La visión del ayer con los ojos del hoy hace olvidar esto y también que quienes en verdad jamás lo votaron ahora elogien a González y su gestión, a ponderarlo como un político de gran calado frente a los actuales. Es otra trampa de la vida, que mejora lo que éramos cuando entonces conforme nos echa años encima. Aunque es verdad: en sus años de gobernanza, esa palabra cuya revitalización quizá le debamos, Felipe González y sus sucesivos ministros acertaron en muchas ocasiones y, grosso modo, el balance de su labor es positivo. Pero, cuando menos en tres ámbitos, sus decisiones empolvaron tanto la cosa pública que han traído el lodazal de hogaño. Uno: no haber cambiado la ley electoral para que los partidos nacionalistas tuvieran una representación proporcional a su número de votos y no la inflada que vienen ostentando desde 1977.

Dos: confundir descentralización del Estado con vaciamiento de competencias de la Administración del Estado en favor de las comunidades autónomas (sufragándolas, eso sí) y participar en el juego de que las llamadas históricas sólo quieran al Estado para poner el cazo, sin recordarles que también ellas son Estado.
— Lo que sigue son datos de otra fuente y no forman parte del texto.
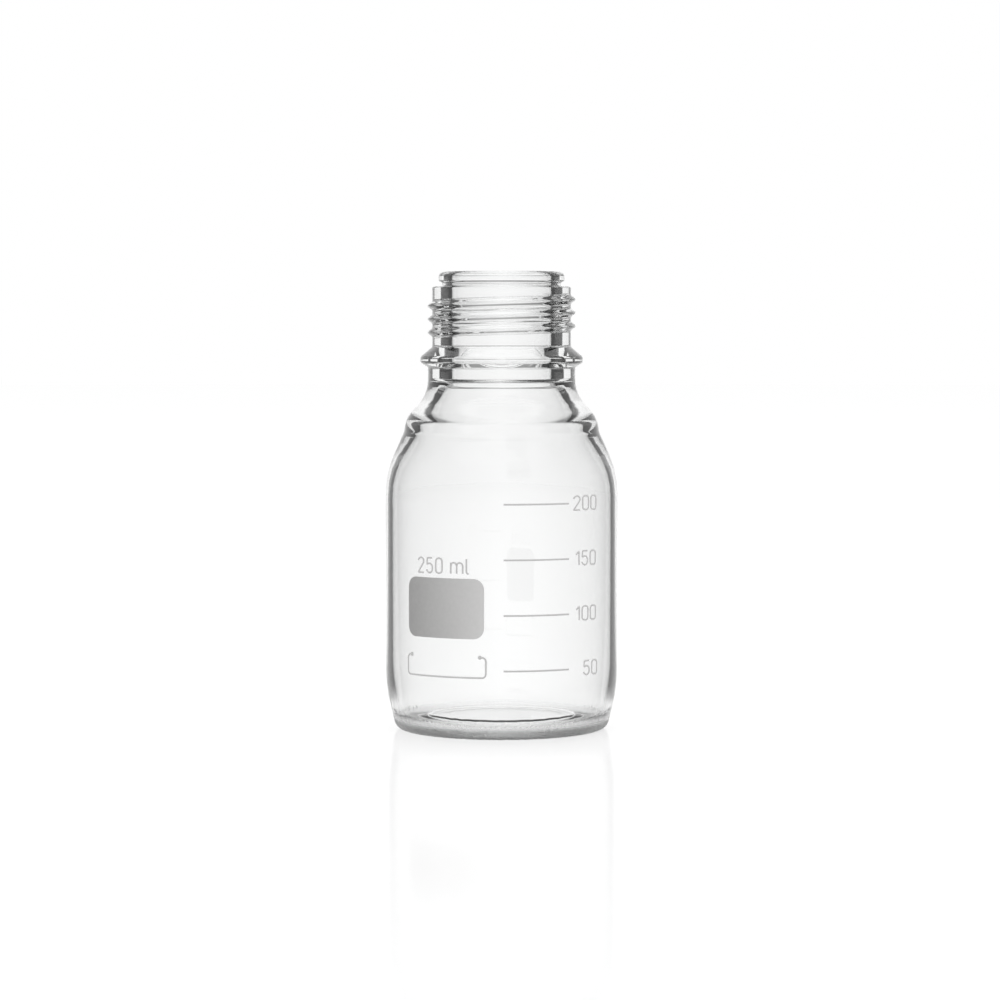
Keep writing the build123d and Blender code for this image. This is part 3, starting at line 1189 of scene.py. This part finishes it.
@dataclass
class Studio:
    """White table, white surround with dark flags for the glass, soft lamps and the camera.

    Attributes:
        ceiling: elevations between which the surround dims, as seen straight through the glass.
        ceiling_level: its brightness above them.
        flag_level: brightness of a full flag.
        surround_level: brightness of the surround as a source of light.
    """

    board: WhiteBoard = field(default_factory=WhiteBoard)
    lamps: tuple[Softbox, ...] = (
        Softbox("left_softbox", (-0.9, -0.7, 0.7), 0.8, 4.0),
        Softbox("top_softbox", (0.2, 0.1, 1.3), 1.0, 5.0),
    )
    table_radius: float = 6000.0
    table_sides: int = 96
    table_drop: float = 0.02
    camera_distance: float = 990.0
    camera_height: float = 121.4
    camera_side: float = -0.48
    camera_tilt: float = 3.02
    lens: float = 118.1
    sensor: float = 36.0
    ceiling: Span = (20.0, 32.0)
    ceiling_level: float = 0.3
    flag_level: float = 0.03
    surround_level: float = 0.78

    def build(self) -> None:
        """Builds the studio round the bottle."""
        self._table()
        self._surround()
        for lamp in self.lamps:
            lamp.build()
        self._camera()
        bpy.context.scene.view_settings.view_transform = "Standard"

    def _table(self) -> None:
        """A round white board under the bottle, a hair below the standing ring."""
        mesh = bpy.data.meshes.new("table")
        built = bmesh.new()
        bmesh.ops.create_circle(
            built, cap_ends=True, segments=self.table_sides, radius=self.table_radius * MM
        )
        built.to_mesh(mesh)
        built.free()
        mesh.materials.append(self.board.material())
        table = new_piece("table", mesh)
        table.location.z = -self.table_drop * MM

    def _surround(self) -> None:
        """The white surround.

        What is looked at straight is white. Light that is turned inside the glass wall meets the dark
        flags. For what is seen straight through the glass the surround is dimmer overhead, as in a tent.
        """
        world = bpy.data.worlds.new("studio")
        bpy.context.scene.world = world
        world.use_nodes = True
        world.node_tree.nodes.clear()
        graph = Graph(world.node_tree)
        x, y, z = graph.axes(graph.node("ShaderNodeTexCoord").outputs["Generated"])
        light_path = graph.node("ShaderNodeLightPath")
        scattered, mirrored, through = (
            Signal(graph, light_path.outputs[name]) > 0.5
            for name in ("Diffuse Depth", "Glossy Depth", "Transmission Depth")
        )
        elevation = z.math("ARCSINE") * (180 / math.pi)
        overhead = elevation.rise(*self.ceiling) * (1.0 - self.ceiling_level)
        flagged = self.board.flags.share(x, y) * (1.0 - self.flag_level)
        level = 1.0 - through * (mirrored * flagged + (1.0 - mirrored) * overhead)
        level = level * (1.0 - scattered) + scattered * self.surround_level
        background = graph.node(
            "ShaderNodeBackground", None, {"Color": graph.rgba(WHITE), "Strength": level}
        )
        graph.node("ShaderNodeOutputWorld", None, {"Surface": background.outputs[0]})

    def _camera(self) -> None:
        """A long lens in front of the print, a little above the middle and tilted down."""
        lens = bpy.data.cameras.new("camera")
        lens.lens = self.lens
        lens.sensor_width = self.sensor
        camera = new_piece("camera", lens)
        camera.location = (self.camera_side * MM, -self.camera_distance * MM, self.camera_height * MM)
        camera.rotation_euler = (math.radians(90 - self.camera_tilt), 0.0, 0.0)
        bpy.context.scene.camera = camera


def main() -> None:
    """Loads the frame, builds the bottle, its print and the studio."""
    logging.basicConfig(level=logging.INFO, format="%(name)s: %(message)s")
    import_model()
    bottle = GlassBottle().build()
    LOG.info("%s: %d faces", bottle.name, len(bottle.data.polygons))
    for piece in EnamelPrint().build():
        LOG.info("%s: %d faces", piece.name, len(piece.data.polygons))
    Studio().build()


if __name__ == "__main__":
    main()
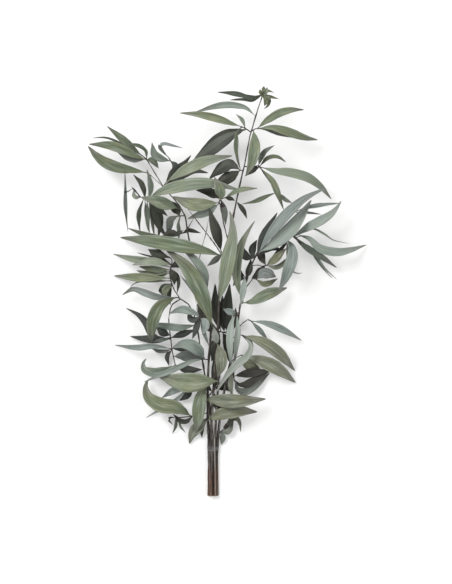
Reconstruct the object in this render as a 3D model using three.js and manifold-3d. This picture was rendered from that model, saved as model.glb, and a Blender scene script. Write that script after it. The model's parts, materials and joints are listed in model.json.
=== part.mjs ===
// A tied bunch of willow-leaved eucalyptus: five cut stems held by one clear band, lying on a table.
// The stems lie along Y, cut ends at low Y and growing tips at high Y. Z points up from the table.
// All lengths are millimetres.
import * as THREE from "three";
import { mergeVertices } from "three/addons/utils/BufferGeometryUtils.js";
import Module from "manifold-3d";

const wasm = await Module();
wasm.setup();

// Driving dimensions
const GAP = 0.35; // clear air between two pieces that touch on the real bunch
const LEAF_GAP = 0.5; // clear air between two leaves that lie over each other
const MIDRIB_THICKNESS = 1.3; // a leaf at its midrib
const PETIOLE = 1.7; // diameter of a leaf stalk
const FOLD = 0.2; // how far the margins rise above the midrib, as a part of the half width
const STEM_SIDES = 7; // sides of a stem's section
const BAND_WIDTH = 7; // the band along the stems
const BAND_THICKNESS = 0.8;
const BAND_Y = 72; // the middle of the band, from the cut ends
const LIFT_STEP = 2.5; // how much a leaf rises at a time until it clears what lies under it
const LIFTS = 16;
const LONG_FROM = 45; // a leaf longer than this has the long outline
const STALK_OF_LONG = 0.13; // the share of a long leaf that may touch its own shoot
const STALK_OF_SHORT = 0.25;

// ---------------------------------------------------------------------------
// Solids
// ---------------------------------------------------------------------------

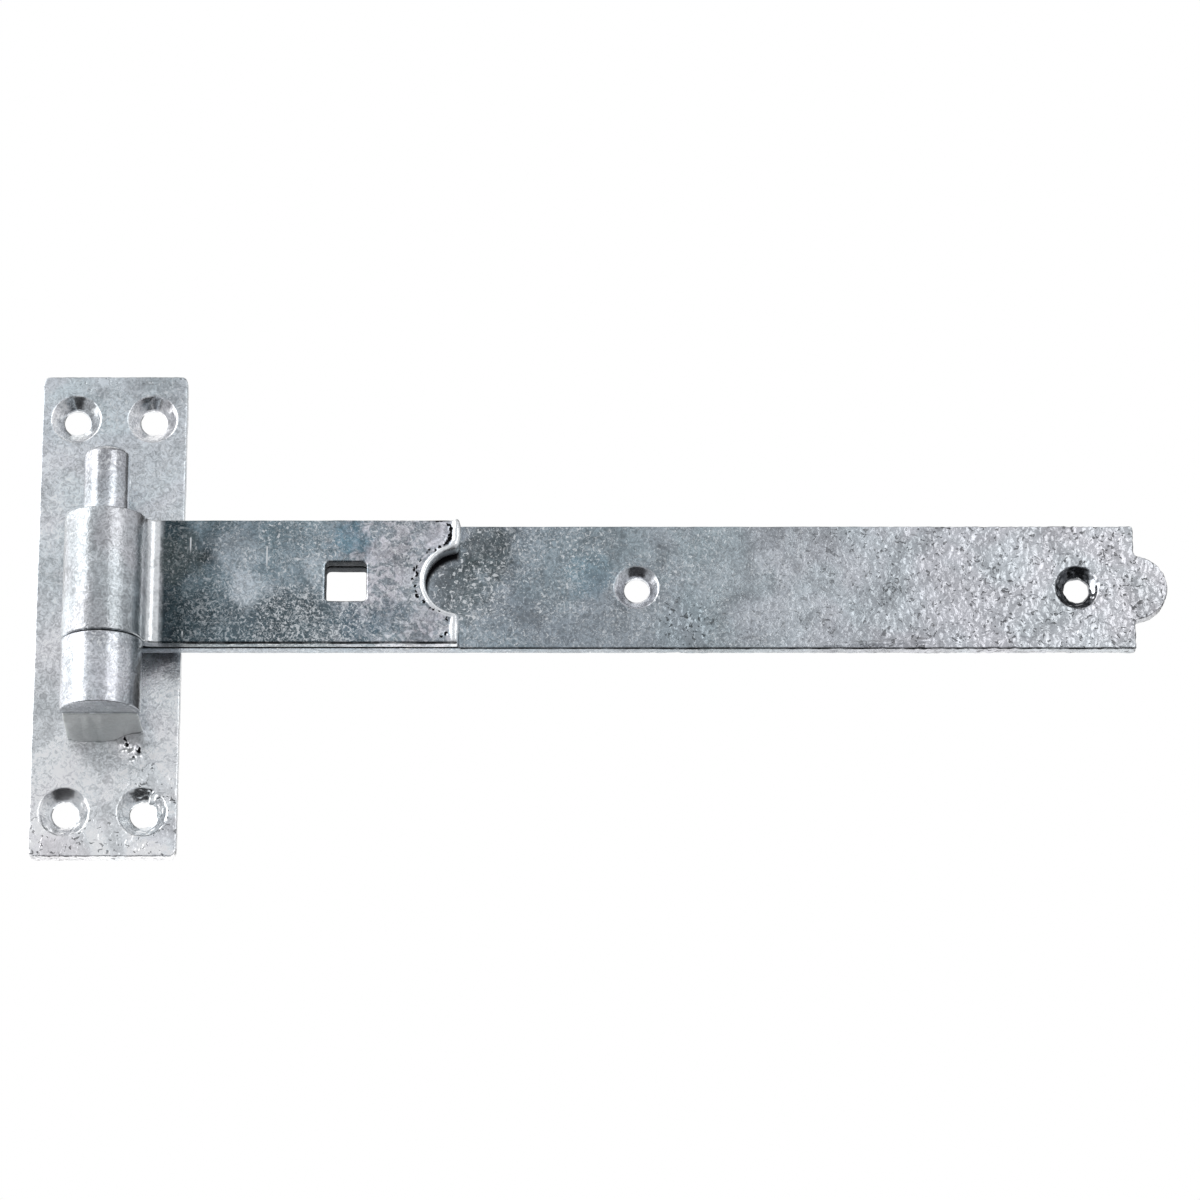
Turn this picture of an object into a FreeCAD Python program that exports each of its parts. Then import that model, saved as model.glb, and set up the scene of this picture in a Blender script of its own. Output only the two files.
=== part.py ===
import FreeCAD, Part
import math
import os

import Sketcher

# Hook and band hinge for a timber gate, hot-dip galvanised steel, sizes in millimetres.
# The hook is a screw plate with a foot and collar that hold an upright pin.
# The band is one flat bar: its end is rolled round into an eye and doubled back on itself as a short leaf.
# Frame: the origin is the centre of the plate's back face, where it sits on the gate post.
# +X runs along the closed band, -Y points out of the post and +Z runs up along the pin.

SIZES = [
    ("strap_width", 35.0, "band: width of the flat bar"),
    ("strap_thickness", 4.5, "band: thickness of the flat bar"),
    ("band_reach", 289.0, "band: pin axis to the tip"),
    ("leaf_reach", 96.0, "band: pin axis to the end of the doubled leaf"),
    ("layer_gap", 0.8, "band: seam between the leaf and the strap"),
    ("bend_radius", 3.0, "band: hollow radius where the eye turns into the leaf"),
    ("punch_radius", 9.0, "band: radius of the tip's lobe and of the notch in the leaf"),
    ("punch_corner", 1.2, "band: small radius where the lobe or the notch meets the square end"),
    ("square_hole", 11.2, "band: side of the square hole for a coach bolt"),
    ("square_corner", 1.0, "band: corner radius of the square hole"),
    ("square_setback", 30.5, "band: leaf end back to the centre of the square hole"),
    ("first_screw", 48.5, "band: leaf end on to the first screw hole"),
    ("last_screw", 24.6, "band: tip back to the last screw hole"),
    ("band_hole", 6.8, "band: screw hole"),
    ("band_sink", 12.2, "band: mouth of the countersink"),
    ("sink_angle", 90.0, "countersinks: full angle of the cone"),
    ("edge_round", 0.5, "plate and band: radius of the bar's edges"),
    ("plate_length", 138.0, "plate: height on the post"),
    ("plate_width", 40.0, "plate: width on the post"),
    ("plate_thickness", 4.5, "plate: thickness"),
    ("plate_corner", 1.8, "plate: corner radius"),
    ("plate_hole", 7.0, "plate: screw hole"),
    ("plate_sink", 13.8, "plate: mouth of the countersink"),
    ("hole_from_end", 12.5, "plate: end to the centre of a screw hole"),
    ("hole_from_side", 9.4, "plate: side to the centre of a screw hole"),
    ("pin_diameter", 12.4, "pin: diameter"),
    ("pin_above_collar", 56.0, "pin: length above the collar, dome included"),
    ("pin_dome", 2.8, "pin: height of the domed tip"),
    ("pin_offset", 16.5, "pin: axis in front of the plate's face"),
    ("pin_chamfer", 0.6, "pin: chamfer of the lower end"),
    ("collar_diameter", 22.0, "collar: diameter"),
    ("collar_length", 20.0, "collar: length along the pin"),
    ("collar_height", 35.5, "collar: lower face above the plate's lower end"),
    ("collar_chamfer", 0.5, "collar: chamfer of both ends"),
    ("foot_width", 15.5, "foot: width between the collar and the plate"),
    ("foot_inset", 0.5, "foot: step back from the collar's upper face"),
    ("weld_leg", 3.4, "weld: how far its toe stands below the collar on the plate"),
    ("weld_width", 20.8, "weld: width across the plate"),
    ("weld_crown", 0.5, "weld: bulge of its face"),
    ("weld_end", 1.2, "weld: rounding of its two ends"),
    ("eye_play", 0.4, "fit: gap between the pin and the bore of the eye, all round"),
    ("running_gap", 0.2, "fit: gap between the collar's upper face and the eye"),
]

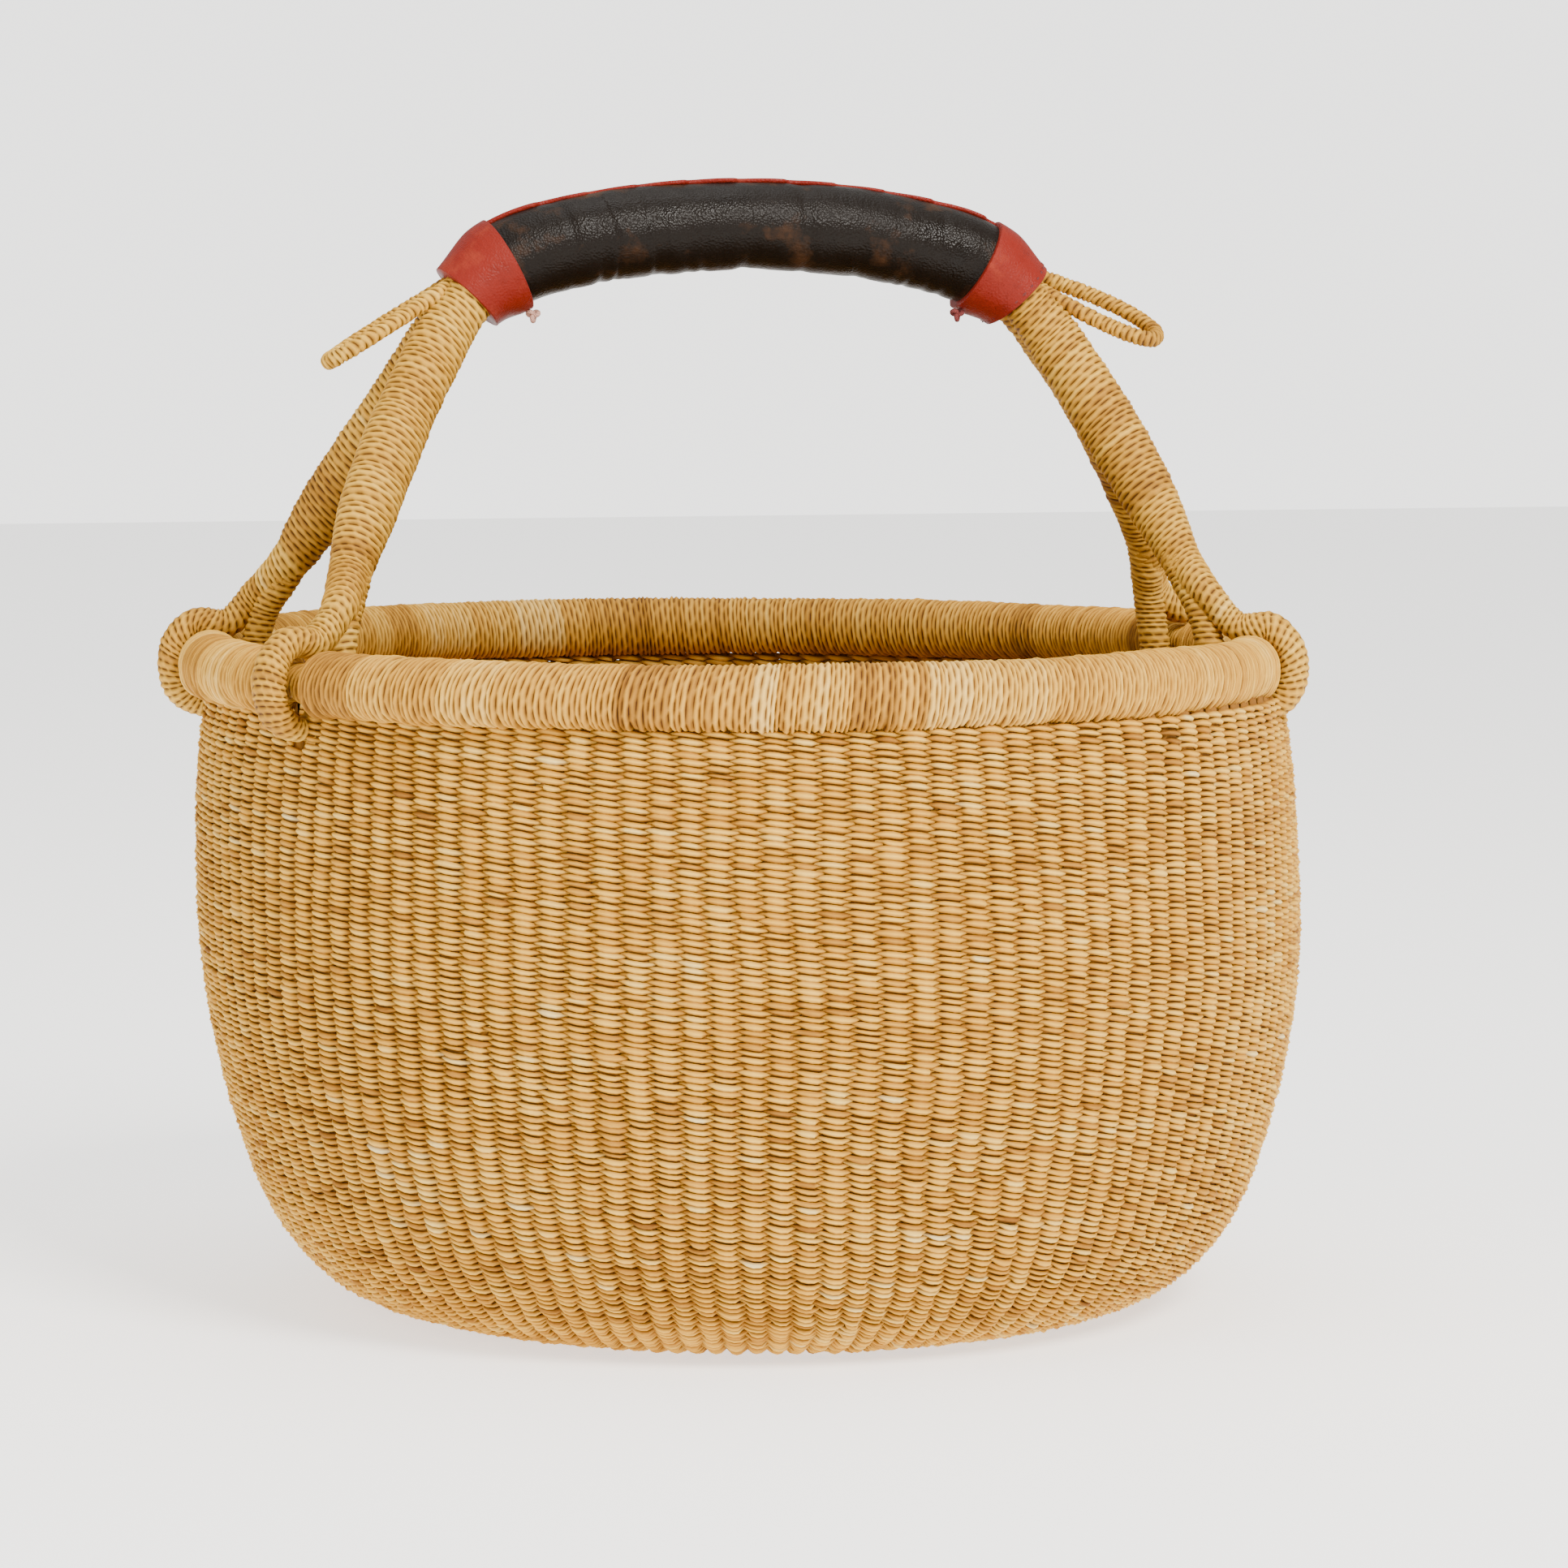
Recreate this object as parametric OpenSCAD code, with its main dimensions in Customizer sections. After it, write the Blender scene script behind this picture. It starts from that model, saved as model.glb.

Y tres: entre las competencias cedidas a las comunidades autónomas, darles la principal: la enseñanza. Extraña que políticos de armas tomar, taimados, como Rubalcaba, por ejemplo, olvidaran esa antigua máxima que dice "dejadme la educación y transformaré el mundo" y se la entregaran a las administraciones autonómicas, buena parte de las cuales, en tres décadas largas, han hecho de sus regiones lugares ajenos, u hostiles, al resto de España y han socavado y empobrecido nuestro viejo Estado, al que no pocas medidas de González robustecieron cuando era un todopoderoso izquierdista a su mando y no el viejo político del que hoy se mofan los rufianes de turno.